PKN ORLEN actively participated in the entire process of drafting the regulations. The Company also worked to develop effective solutions provided for in the Act by designing the system for automatic registration of fuel transport from terminals in the SENT system, and testing the system’s subsequent modifications.

Management of hydrocarbon exploration, appraisal and production activities

These activities are managed by the Company based on the appropriate integrated management system developed and implemented by ORLEN Upstream. The main legislative act governing business activities of the ORLEN Group’s Upstream segment in Poland is the Geological and Mining Law. In 2018, the Law was amended by introducing the second (in addition to a tender) procedure for granting hydrocarbon licences, i.e. an open door procedure, under which a tender may be organised at the request from an entrepreneur.

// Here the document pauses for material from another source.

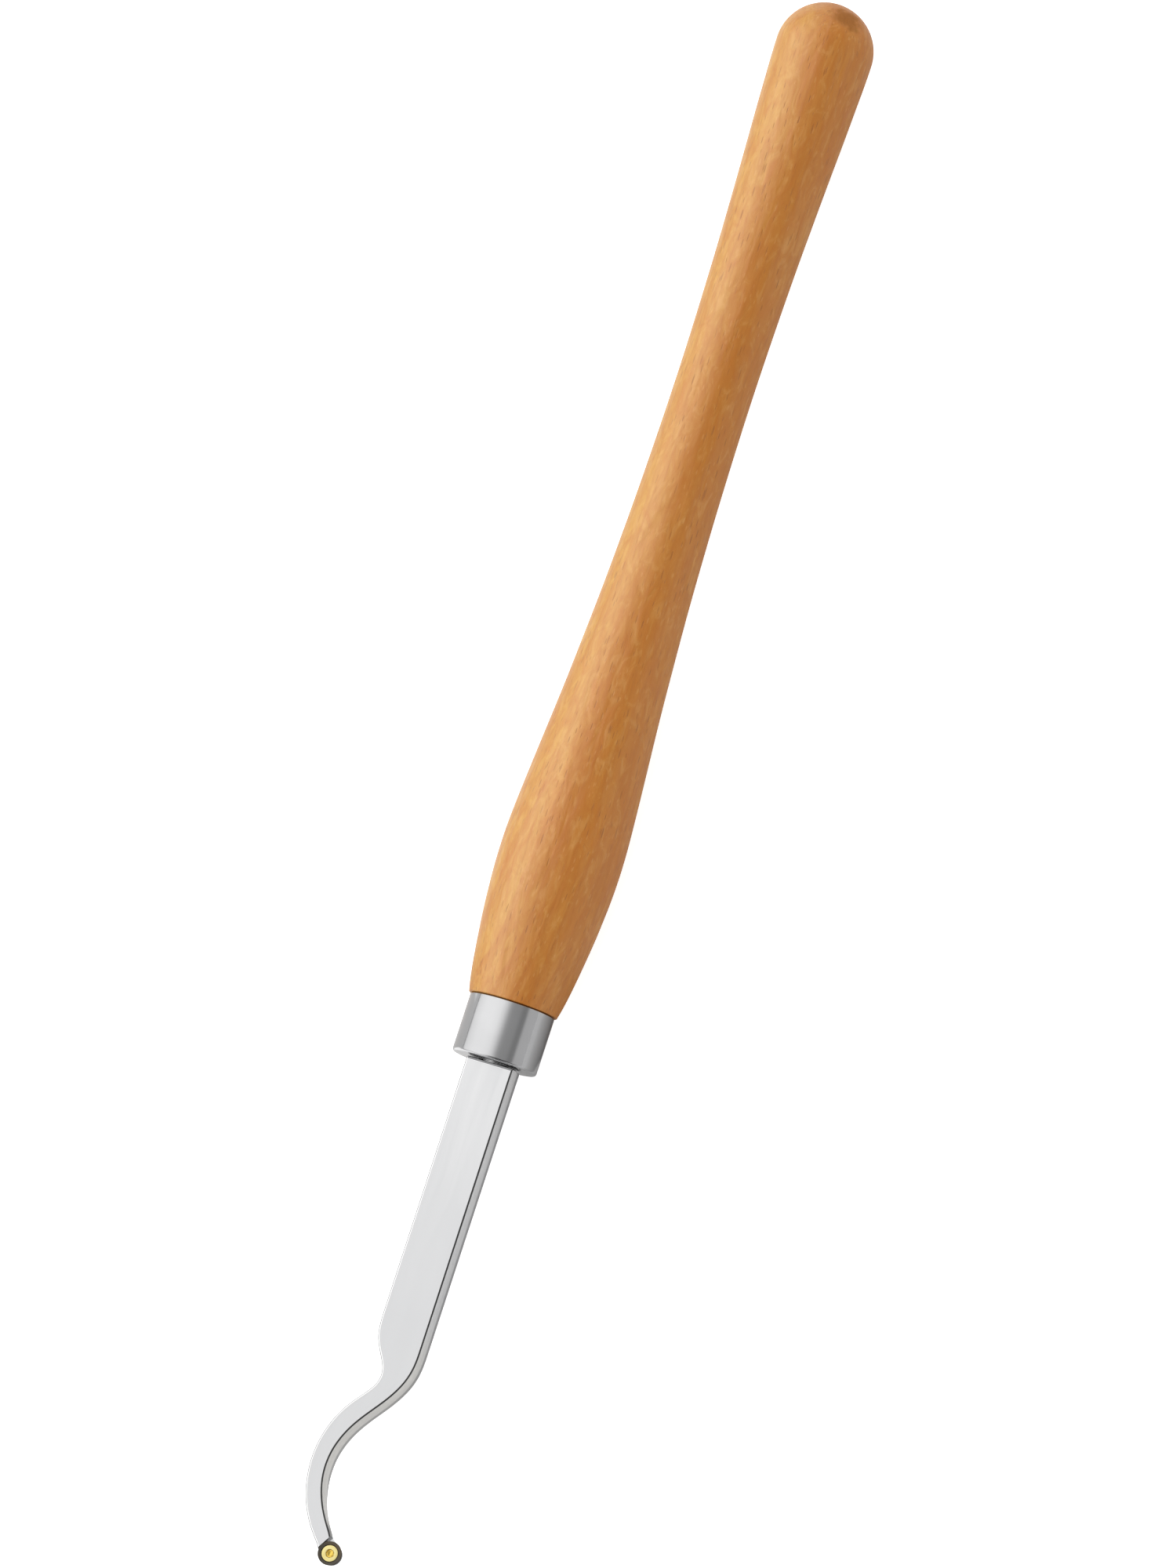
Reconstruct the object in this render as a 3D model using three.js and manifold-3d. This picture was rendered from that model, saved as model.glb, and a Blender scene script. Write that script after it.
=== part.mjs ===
// Woodturner's hollowing tool: turned beech handle, plated steel ferrule, rectangular steel bar with a
// swan neck, and a round carbide insert held on the nose by one countersunk screw.
// Millimetres. +X runs along the tool's axis from the butt of the handle to the cutting tip, +Z is the
// outward normal of the cutting face, and the neck bends towards -Y. The origin is on the tool's axis,
// halfway along its length. "Station" below means distance along X from a datum plane just behind the
// ferrule's front face.
import * as THREE from 'three';
import { mergeVertices } from 'three/addons/utils/BufferGeometryUtils.js';
import Module from 'manifold-3d';

const wasm = await Module();
wasm.setup();

// ---------------------------------------------------------------- driving dimensions
const BUTT_STATION = -365.9;      // end of the handle
const INSERT_STATION = 170.7;     // centre of the round insert, on the tool's axis
const INSERT_R = 4.0;             // 8 mm round insert
const OVERALL = INSERT_STATION + INSERT_R - BUTT_STATION;          // 540.6
const DATUM_X = OVERALL / 2 - (INSERT_STATION + INSERT_R);         // 95.6

const BUTT_R = 16.25;             // the butt is close to a half ball
// handle outline, [station, radius]
const HANDLE_OUTLINE = [
  [-345, 16.19], [-337, 15.92], [-325, 15.48], [-310, 14.83], [-295, 14.25], [-280, 13.73],
  [-265, 13.37], [-250, 13.12], [-235, 13.01], [-220, 13.07], [-205, 13.28], [-190, 13.60],
  [-175, 14.08], [-162, 14.58], [-150, 15.19], [-138, 15.88], [-126, 16.62], [-114, 17.50],
  [-104, 18.28], [-95, 18.95], [-87, 19.52], [-80, 19.95], [-73, 20.20], [-67, 20.20],
  [-61, 20.02], [-55, 19.65], [-48, 19.12], [-42, 18.50], [-36, 17.80], [-30, 17.02],
  [-25, 16.25], [-21, 15.45], [-19.65, 15.12], [-19.35, 14.85],
];
const HANDLE_SHOULDER = -19.35;   // the wood stops here and the tenon starts
const TENON_R = 12.5;
const TENON_FRONT = -2.9;
const BORE_R = 6.2;               // blind bore for the tang
const BORE_END = -97.5;

const FERRULE_BACK = -19.05;
const FERRULE_FACE = 0.75;        // front face
const FERRULE_R = 14.4;
const FERRULE_BORE_R = 12.8;
const FERRULE_INSIDE = -2.4;      // back of the front wall, which is 3.15 mm thick
const FERRULE_HOLE_R = 5.4;       // clears the tang
const FERRULE_LIP_R = 1.0;        // rounding of the front outer edge

const TANG_R = 5.0;               // 10 mm round tang
const TANG_END = -95.0;
const BOND_R_OUT = 5.9;
const BOND_R_IN = 5.3;
const BOND_FRONT = -3.2;
const BOND_END = -97.2;
const BOND_FLOOR = -95.3;

const BAR_HALF_W = 8.2;           // half the width of the drawn outline
const BAR_PROUD = 0.4;            // the crowned sides stand this far outside it: the bar is 17.2 mm wide
const BAR_HALF_T = 6.0;           // 12 mm thick bar
const BAR_SHOULDER = 1.45;        // less BAR_PROUD, the bar's shoulder: 0.3 mm off the ferrule
const BAR_EDGE = 0.8;             // the flats stop this far inside the crowned sides
const BAR_EDGE_DEPTH = 2.4;       // the rounding reaches this far down the sides
const BAR_CORNER = 0.4;           // chamfer of the shoulder's corners

// the two edges of the swan neck seen from above, [station, y]
const NECK_OUTER = [
  [90, -8.2], [94, -8.05], [97, -7.62], [100, -6.6], [103, -5.02], [106, -3.4], [109, -2.47],
  [112, -2.78], [115, -4.35], [118, -6.68], [121, -9.05], [124, -11.03], [127, -12.6],
  [130, -13.81], [133, -14.75], [136, -15.43], [139, -15.84], [142, -16.0], [145, -15.91],
  [148, -15.58], [151, -15.01], [154, -14.19], [157, -13.07], [160, -11.63], [163, -9.83],
  [166, -7.62], [168.3, -5.72], [169.8, -4.6], [170.9, -4.0],
];
const NECK_INNER = [
  [99, 8.2], [103, 8.05], [106, 7.63], [109, 6.83], [112, 5.58], [115, 3.93], [118, 1.94],
  [121, -0.29], [124, -2.57], [127, -4.68], [130, -6.47], [133, -7.89], [136, -8.96],
  [139, -9.67], [142, -10.02], [145, -10.03], [148, -9.69], [151, -9.0], [154, -7.98],
  [157, -6.62], [160, -4.92], [163, -2.9], [164.6, -1.85], [165.6, -1.2], [166.2, -0.45],
  [166.75, 0.45], [167.25, 1.25],
];
const NOSE_R = 3.2;               // the nose under the insert, less BAR_PROUD
const NOSE_FROM = -66;            // degrees: the nose's arc starts at the outer edge
const NOSE_TO = 148;              // degrees: and ends at the fillet to the inner edge

const SEAT_Z = 3.45;              // ledge that the insert sits on
const SEAT_WALL = 4.15;           // distance from the insert's centre to the seat's shoulder
const SEAT_TURN = 58.77;          // degrees: direction of the shoulder's normal, from +X
// underside of the neck, [station, z]: the bar is thinned towards the nose
const RELIEF = [
  [141, -6.3], [143, -6.0], [146, -5.7], [150, -4.75], [154, -3.2], [158, -1.45], [161, -0.25],
  [164, 0.55], [167, 0.87], [170, 0.9],
];
const NOSE_Z = 0.9;               // underside of the nose
const SCREW_HOLE_R = 1.6;

const INSERT_TOP = 6.0;
const INSERT_BOTTOM = 3.6;
const INSERT_FOOT_R = 3.45;       // the side leans in below the cutting edge
const INSERT_HOLE_R = 1.75;
const INSERT_SINK_R = 2.92;
const INSERT_SINK_Z = 5.7;

const SCREW_HEAD_R = 2.75;        // countersunk M3
const SCREW_TOP = 5.85;
const SCREW_RIM = 5.7;
const SCREW_SHANK_R = 1.45;
const SCREW_END = 1.0;
const SOCKET_FLATS = 2.38;        // 3/32 inch hex key
const SOCKET_DEPTH = 1.2;

const TURN_SEGMENTS = 48;         // steps around the big turned pieces

// ---------------------------------------------------------------- helpers
const COLOURS = { handle: 0xc98a45, ferrule: 0xc9c9cb, bar: 0xdfe0e1, bond: 0xb9a878, insert: 0x4a443d, screw: 0xe6cd74 };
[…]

The amendments also clarified the rules related to the entrepreneur’s right of first refusal. Now, the entrepreneur may apply within a statutorily defined timeframe for the establishment of mining usufruct for its  benefit with priority over other parties. In addition, the structure of  joint operations agreements, which have long been commonly used in other countries, has been modified. The provision requiring that the operator’s share in costs and profits from joint operations  exceeds 50% has been deleted. This provision allows more freedom to conclude such agreements and does not jeopardise their proper performance as the operator will continue to be responsible for discharging its licence and statutory obligations.

It should also be noted that the initiation and conduct of geological and mining activities requires compliance with certain requirements other than those provided for in the geological and mining law. These include such aspects as the environmental impact of such projects, spatial planning and development, waste management, water management and taxation.